As an egg cooks, the proteins first denature and then coagulate. When the temperature exceeds a critical point, reactions begin and proceed faster as the temperature increases. In the egg white, the proteins start to coagulate for temperatures above $63^\circ\rm{C}$, while in the yolk the proteins start to coagulate for temperatures above $70^\circ\rm{C}$. For a soft boiled egg, the white needs to have been heated long enough to coagulate at a temperature above $63^\circ\rm{C}$, but the yolk should not be heated above $70^\circ\rm{C}$. For a hard-boiled egg, the center of the yolk should be allowed to reach $70^\circ\rm{C}$.

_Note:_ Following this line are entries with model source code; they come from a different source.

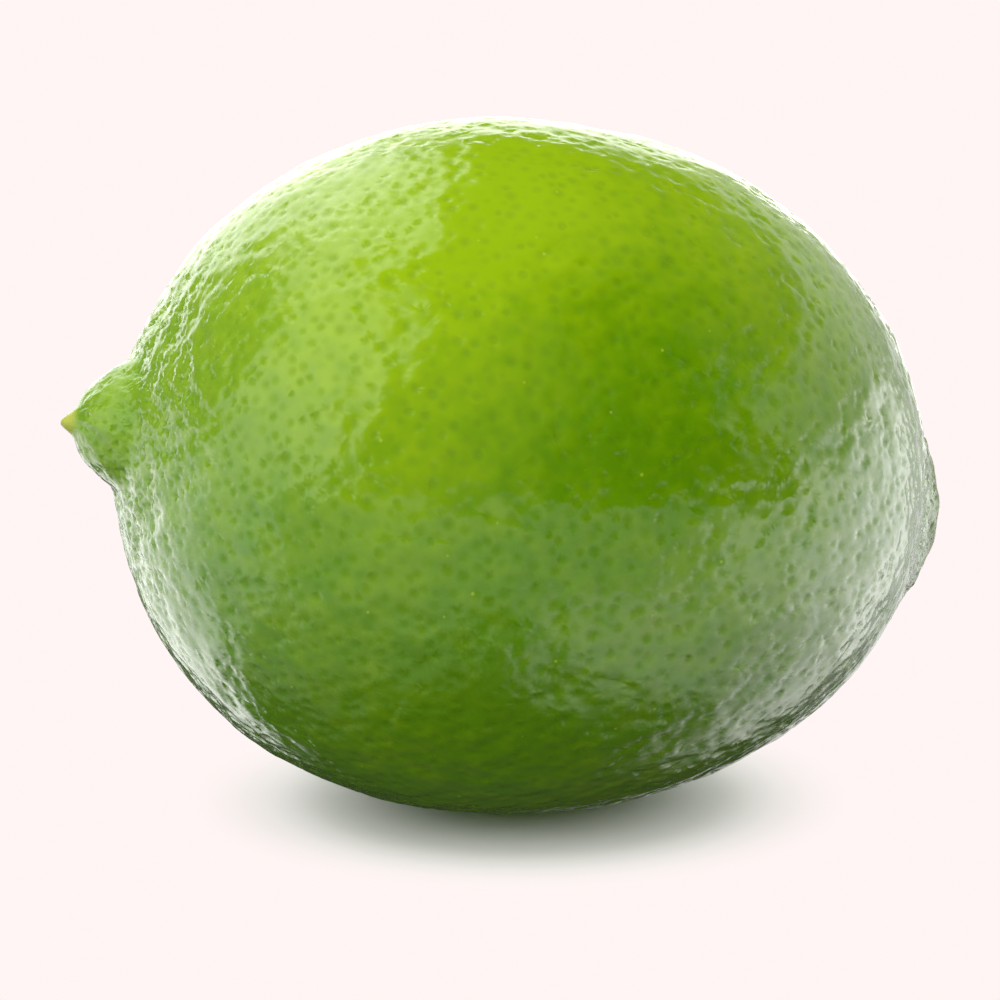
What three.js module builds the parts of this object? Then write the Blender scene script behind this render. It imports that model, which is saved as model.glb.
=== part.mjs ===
// A whole lime lying on its side: the pitted rind with its nipple and stem collar as one solid,
// and the dried calyx with its snapped stalk seated in the hollow of the stem end.
// Millimetres, +Z up, +X towards the stem end. The origin is the middle of the flat spot it rests on.

import * as THREE from "three";
import { ConvexHull } from "three/addons/math/ConvexHull.js";
import { mergeVertices } from "three/addons/utils/BufferGeometryUtils.js";

// The body, a full ellipsoid: from its widest section to either end, and round the girth.
const styleReach = 29.1;
const stemReach = 30.5;
const girthRadius = 25.44;
const shoulderFullness = 0.015; // share of the radius that fills both shoulders
const pearShape = 0.012; // share of the radius that the style half gains on the stem half
const endDroop = 0.56; // how far both ends sink below the middle of the girth
const styleLift = 0.1; // of that, what the style end keeps and the stem end loses
const lieAngle = THREE.MathUtils.degToRad(4.3); // the fruit lies with its nipple end raised

// The ends, each a little off the body's axis, as sines of an angle at the body's centre.
const nippleOffset = 0.098; // upwards
const stemOffset = -0.101; // downwards
const offsetReach = 0.45; // how far round the pole the even layout bends towards the end

// The nipple at the style end, its furrow and the dried tip of the style.
const nippleHeight = 3.62;
const nippleRadius = 4.66;
const nipplePower = 2.56;
const styleTipHeight = 1;
const styleTipRadius = 0.9;
const styleTipPower = 1.5;
const furrowDepth = 0.43;
const furrowRadius = 4.7;
const furrowWidth = 1.5;

// The raised collar round the stem end and the hollow in it that holds the calyx.
const collarHeight = 1.85;
const collarRadius = 6.8;
const collarPower = 4;
const hollowDepth = 1.4;
const hollowRadius = 2.4;
const creaseCount = 9;
const creaseDepth = 0.2;
const creaseRadius = 5.4;
const creaseWidth = 1.3;

// The oil-gland pits, larger and further apart than life.
const pitCount = 1800;
const pitDepth = 0.2;
const pitVariety = 0.35; // share by which a pit's depth differs from the next
const pitWander = 0.2; // share of their spacing by which the pits leave the even layout
const endCrowding = 0.25; // how much closer the pits stand at the two ends
const nippleSmoothRadius = 2.6;
const hollowSmoothRadius = 4;

// The flat spot underneath.
const flatDepth = 0.5;

// The calyx: five short lobes round the snapped stub of the stalk.
const calyxRadius = 2.5;
const calyxThickness = 0.55;
const calyxRim = 0.3;
const calyxGap = 0.35; // clear of the hollow's floor
const lobeCount = 5;
const lobeDepth = 0.16;
const stubRadius = 0.95;
const stubHeight = 0.75;

const rindMaterial = new THREE.MeshStandardMaterial({ color: 0x6f9a1e, roughness: 0.3, metalness: 0 });
const calyxMaterial = new THREE.MeshStandardMaterial({ color: 0x8f8a4a, roughness: 0.8, metalness: 0 });

// Repeatable random numbers from 0 to 1.
function seededRandom(seed) {
  let state = seed;
  return () => {
    state = (state * 1664525 + 1013904223) % 2 ** 32;
    return state / 2 ** 32;
  };
}

// A round bump or hollow that is 1 at its middle and fades out past its radius.
function bump(distance, radius, power) {
  return Math.exp(-((distance / radius) ** power));
}

// Distance from the body's axis at an angle from the style end, 0, to the stem end, PI.
function bodyRadius(angle) {
  const waves = Math.sin(angle) + shoulderFullness * Math.sin(3 * angle) + pearShape * Math.sin(2 * angle);
  return (girthRadius * waves) / (1 - shoulderFullness);
}

const nippleCentre = bodyRadius(Math.asin(nippleOffset));
const stemCentre = -bodyRadius(Math.PI + Math.asin(stemOffset));

// Along the axis, how far the nipple, its furrow and the style's tip stand out of the body.
function nippleRelief(distance) {
  return (
    nippleHeight * bump(distance, nippleRadius, nipplePower) +
    styleTipHeight * bump(distance, styleTipRadius, styleTipPower) -
    furrowDepth * bump(Math.abs(distance - furrowRadius), furrowWidth, 2)
  );
}

// Along the axis, how far the collar stands out, less its hollow and its creases.
function collarRelief(distance, aroundAngle) {
  const crease = (creaseDepth * (1 + Math.cos(creaseCount * aroundAngle))) / 2;
  return (
    collarHeight * bump(distance, collarRadius, collarPower) -
    hollowDepth * bump(distance, hollowRadius, 2) -
    crease * bump(Math.abs(distance - creaseRadius), creaseWidth, 2)
  );
}

// The point of the smooth fruit, before it is laid down, in a direction of the even layout.
function fruitPoint(direction) {
  const style = direction.x < 0;
  const fromAxis = Math.hypot(direction.y, direction.z);
  const shift = (style ? nippleOffset : stemOffset) * bump(fromAxis, offsetReach, 4);
  const sideways = direction.y;
  const upwards = direction.z + shift;
  const sine = Math.hypot(sideways, upwards);
  const angle = style ? Math.asin(Math.min(1, sine)) : Math.PI - Math.asin(Math.min(1, sine));
  const radius = bodyRadius(angle) / Math.max(sine, Number.EPSILON);
  const y = sideways * radius;
  const z = upwards * radius;
  const cosine = Math.cos(angle);
  const endDistance = Math.hypot(y, z - (style ? nippleCentre : stemCentre));
  const x = style
    ? -styleReach * cosine - nippleRelief(endDistance)
    : -stemReach * cosine + collarRelief(endDistance, Math.atan2(y, z - stemCentre));
  const droop = -endDroop * cosine ** 2 + styleLift * cosine ** 3;
  return new THREE.Vector3(x, y, z + droop);
}

// Turns the fruit to the way it lies.
function laidDown(point) {
  return point.applyAxisAngle(new THREE.Vector3(0, 1, 0), lieAngle);
}

// The lowest point of the smooth fruit as it lies, found along its underside.
function lowestPoint() {
  const steps = 2000;
  let lowest = null;
  for (let step = 1; step < steps; step++) {
    const angle = (Math.PI * step) / steps;
    const point = laidDown(fruitPoint(new THREE.Vector3(-Math.cos(angle), 0, -Math.sin(angle))));
    if (!lowest || point.z < lowest.z) lowest = point;
  }
  return lowest;
}

const underside = lowestPoint();
const restOffset = new THREE.Vector3(-underside.x, 0, -underside.z - flatDepth);

// Directions of the pit centres: a golden-angle spiral from pole to pole, a little disturbed.
function pitDirections() {
  const random = seededRandom(7);
  const goldenAngle = Math.PI * (3 - Math.sqrt(5));
  const spacing = Math.sqrt((4 * Math.PI) / pitCount);
  const directions = [];
  for (let i = 0; i < pitCount; i++) {
    const share = i / (pitCount - 1);
    const crowded = share - (endCrowding * Math.sin(2 * Math.PI * share)) / (2 * Math.PI);
    const x = 2 * crowded - 1;
    const around = i * goldenAngle;
    const ring = Math.sqrt(1 - Math.min(1, x * x));
    const direction = new THREE.Vector3(x, ring * Math.cos(around), ring * Math.sin(around));
    const onPole = i === 0 || i === pitCount - 1;
    const wander = new THREE.Vector3(random() - 0.5, random() - 0.5, random() - 0.5);
    if (!onPole) direction.addScaledVector(wander, 2 * pitWander * spacing).normalize();
    directions.push(direction);
  }
  return directions;
}

// The triangles between directions, each as its three direction objects.
function trianglesBetween(directions) {
  return new ConvexHull().setFromPoints(directions).faces.map((face) => [
    face.edge.prev.head().point,
    face.edge.head().point,
    face.edge.next.head().point,
  ]);
}

// The middle of each triangle of pits: a point of the rims between them.
function rimDirections(pits) {
  return trianglesBetween(pits).map(([a, b, c]) =>
    new THREE.Vector3().add(a).add(b).add(c).normalize(),
  );
}

// How deep the pits are at a point of the fruit: shallow on the nipple's top, none in the stem's hollow.
function pitShare(point) {
  const style = point.x < 0;
  const centre = style ? nippleCentre - endDroop + styleLift : stemCentre - endDroop - styleLift;
  const distance = Math.hypot(point.y, point.z - centre);
  return 1 - bump(distance, style ? nippleSmoothRadius : hollowSmoothRadius, 4);
}

// Each pit and rim direction with its point on the fruit as it lies.
function skinPoints(pits, rims) {
  const random = seededRandom(23);
  const places = new Map();
  for (const direction of [...pits, ...rims]) {
    const point = fruitPoint(direction);
    const isPit = places.size < pits.length;
    const depth = isPit ? pitDepth * (1 + pitVariety * (2 * random() - 1)) * pitShare(point) : 0;
    const placed = laidDown(point.addScaledVector(direction, -depth)).add(restOffset);
    placed.z = Math.max(placed.z, 0);
    places.set(direction, placed);
  }
  return places;
}

function geometryOf(triangles) {
  const geometry = new THREE.BufferGeometry().setFromPoints(triangles.flat());
  geometry.computeVertexNormals();
  return geometry;
}

function makeFruit() {
  const pits = pitDirections();
  const rims = rimDirections(pits);
  const places = skinPoints(pits, rims);
  const triangles = trianglesBetween([...pits, ...rims]).map((corners) =>
    corners.map((corner) => places.get(corner)),
  );
  const fruit = new THREE.Mesh(geometryOf(triangles), rindMaterial);
  fruit.name = "lime_fruit";
  return fruit;
}

// The calyx as a round profile, from the middle of its underside to the top of the stub.
function calyxProfile() {
  const top = calyxGap + calyxThickness;
  return [
    new THREE.Vector2(0, calyxGap),
    new THREE.Vector2(calyxRadius * 0.35, calyxGap),
    new THREE.Vector2(calyxRadius * 0.7, calyxGap),
    new THREE.Vector2(calyxRadius, calyxGap),
    new THREE.Vector2(calyxRadius, calyxGap + calyxRim),
    new THREE.Vector2(calyxRadius * 0.75, top),
    new THREE.Vector2(stubRadius * 1.2, top),
    new THREE.Vector2(stubRadius, top + stubHeight),
    new THREE.Vector2(0, top + stubHeight),
  ];
}

// Draws the round profile out into lobes and beds it in the hollow of the stem end.
function bedInHollow(turned) {
  const position = turned.getAttribute("position");
  const corner = new THREE.Vector3();
  const outwards = new THREE.Vector3(1, 0, 0);
  for (let i = 0; i < position.count; i++) {
    corner.fromBufferAttribute(position, i);
    const height = corner.y;
    const around = Math.atan2(corner.x, corner.z);
    const distance = Math.hypot(corner.x, corner.z);
    const lobe = 1 - lobeDepth * (distance / calyxRadius) ** 2 * (1 - Math.cos(lobeCount * around));
    const sine = (distance * lobe) / girthRadius;
    const direction = new THREE.Vector3(1, sine * Math.cos(around), sine * Math.sin(around)).normalize();
    const bedded = fruitPoint(direction).addScaledVector(outwards, height);
    laidDown(bedded).add(restOffset);
    position.setXYZ(i, bedded.x, bedded.y, bedded.z);
  }
  turned.computeVertexNormals();
  return turned;
}

function makeCalyx() {
  const turned = new THREE.LatheGeometry(calyxProfile(), lobeCount * 8);
  turned.deleteAttribute("normal");
  turned.deleteAttribute("uv");
  const calyx = new THREE.Mesh(bedInHollow(mergeVertices(turned)), calyxMaterial);
  calyx.name = "calyx_button";
  return calyx;
}

const lime = new THREE.Group();
lime.add(makeFruit(), makeCalyx());

export default lime;
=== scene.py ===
import math

import bmesh
import bpy
import numpy as np
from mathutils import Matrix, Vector, noise


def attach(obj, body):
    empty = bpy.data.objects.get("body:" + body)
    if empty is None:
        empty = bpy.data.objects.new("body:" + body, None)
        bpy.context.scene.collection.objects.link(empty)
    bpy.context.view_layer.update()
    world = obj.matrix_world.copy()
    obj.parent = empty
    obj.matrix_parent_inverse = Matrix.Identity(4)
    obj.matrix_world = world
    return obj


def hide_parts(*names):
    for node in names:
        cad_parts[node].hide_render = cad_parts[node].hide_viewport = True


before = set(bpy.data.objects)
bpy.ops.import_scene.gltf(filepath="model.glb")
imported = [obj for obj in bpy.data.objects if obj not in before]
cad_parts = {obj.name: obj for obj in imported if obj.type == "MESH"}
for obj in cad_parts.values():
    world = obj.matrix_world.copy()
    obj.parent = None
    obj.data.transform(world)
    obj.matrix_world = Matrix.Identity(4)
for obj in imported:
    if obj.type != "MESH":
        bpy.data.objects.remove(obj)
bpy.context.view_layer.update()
mm = 0.001  # sizes below are in millimetres, Blender's own are in metres


# Small helpers

def hexColour(code):
    # an sRGB hex colour as linear RGBA
    channels = [int(code[i:i + 2], 16) / 255 for i in (1, 3, 5)]
    linear = [c / 12.92 if c <= 0.04045 else ((c + 0.055) / 1.055) ** 2.4 for c in channels]
    return (*linear, 1.0)


def addNode(tree, kind, settings=None, inputs=None):
    # one shader node with its settings and its inputs, each a plain value or another node's output
    node = tree.nodes.new("ShaderNode" + kind)
    for name, value in (settings or {}).items():
        setattr(node, name, value)
    for socket, value in (inputs or {}).items():
        if isinstance(value, bpy.types.NodeSocket):
            tree.links.new(value, node.inputs[socket])
        else:
            node.inputs[socket].default_value = value
    return node


def newMaterial(name):
    material = bpy.data.materials.new(name)
    material.use_nodes = True
    material.node_tree.nodes.clear()
    return material, material.node_tree


def finishMaterial(tree, shader):
    addNode(tree, "OutputMaterial", None, {"Surface": shader.outputs[0]})


def meshPiece(name, points, faces, material):
    # a smooth mesh from points in millimetres
    mesh = bpy.data.meshes.new(name)
    mesh.from_pydata((points * mm).tolist(), [], faces.tolist())
    mesh.polygons.foreach_set("use_smooth", np.ones(len(faces), bool))
    mesh.update()
    piece = bpy.data.objects.new(name, mesh)
    bpy.context.scene.collection.objects.link(piece)
    piece.data.materials.append(material)
    return piece


def addMask(piece, name, domain, values):
    # numbers or vectors on a piece's points or face corners, for its material
    isVector = np.ndim(values) > 1
    attribute = piece.data.attributes.new(name, "FLOAT_VECTOR" if isVector else "FLOAT", domain)
    attribute.data.foreach_set("vector" if isVector else "value", np.asarray(values, np.float32).ravel())


def bump(distance, radius, power):
    # 1 in the middle, fading out past the radius
    return np.exp(-((distance / radius) ** power))


# The fruit's form, the same as in the CAD but for a slimmer style tip

fruit = {
    "styleReach": 29.1,  # widest section to either end
    "stemReach": 30.5,
    "girthRadius": 25.44,
    "shoulderFullness": 0.015,
    "pearShape": 0.012,
    "endDroop": 0.56,
    "styleLift": 0.1,
    "lieAngle": 4.3,  # degrees, nipple end raised
    "nippleOffset": 0.098,  # sines of the angles by which the two ends stand off the axis
    "stemOffset": -0.101,
    "offsetReach": 0.45,
    "nippleHeight": 3.62,
    "nippleRadius": 4.66,
    "nipplePower": 2.56,
    "styleTipHeight": 1.0,
    "styleTipRadius": 0.72,
    "styleTipPower": 2.2,
    "furrowDepth": 0.43,
    "furrowRadius": 4.7,
    "furrowWidth": 1.5,
    "collarHeight": 1.85,
    "collarRadius": 6.8,
    "collarPower": 4,
    "hollowDepth": 1.4,
    "hollowRadius": 2.4,
    "creaseCount": 9,
    "creaseDepth": 0.2,
    "creaseRadius": 5.4,
    "creaseWidth": 1.3,
    "flatDepth": 0.5,
}


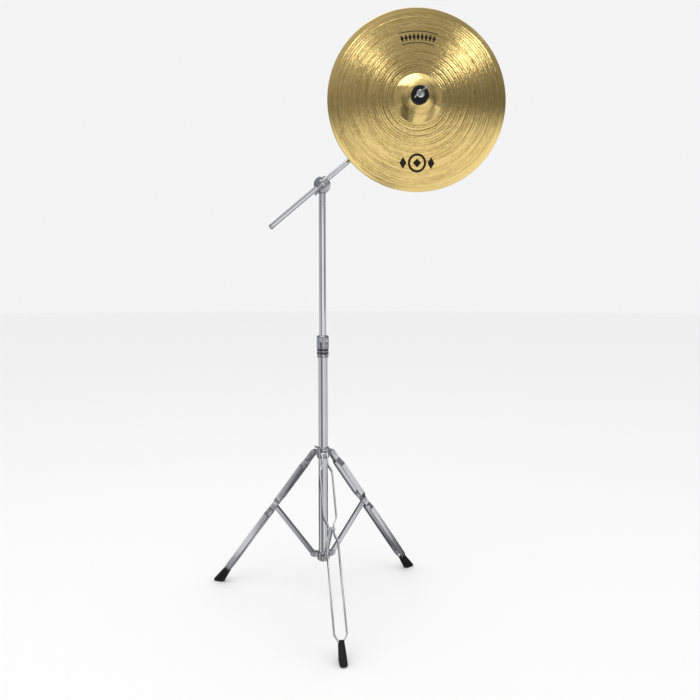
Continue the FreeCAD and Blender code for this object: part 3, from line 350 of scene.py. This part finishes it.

The following formula expresses the time $t$ it takes (in seconds) for the center of the yolk to reach the temperature Ty (in Celsius degrees):

$t = \frac { M^{2/3} ~ c ~ \rho^{1/3} } { K\pi^2 ~ (4\pi/3)^{2/3} } ~\ln \bigg[ 0.76 \frac{T_0 - T_w}{T_y-T_w} \bigg]$

where $M$ is the mass of egg, $\rho$ is the density, $c$ is the specific heat capacity, and $K$ is thermal conductivity. Relevant values are $M=47~[g]$ for a small egg and $M=67~[g]$ for a large egg, $\rho=1.038 ~[g~cm^{-3}]$, $c = 3.7 ~[J~g^{-1}~K^{-1}]$, and $K = 5.4\times10^{-3} ~[Wcm^{-1}K^{-1}]$. Furthermore, $T_w$ is the temperature (in C degrees) of the boiling water, and $T_0$ is the original temperature (in C degrees) of the egg before being put in the water. Implement the formula in a Python/MATLAB program, set $T_w = 100^\circ C$ and $T_y = 70^\circ C$, and compute $t$ for a large egg taken from the fridge ($T_0 = 4^\circ C$) and from room temperature ($T_0 = 20^\circ C$).

Hint: Note that for this problem you will need to import log, pi from math module in Python, although these are intrinsic in MATLAB.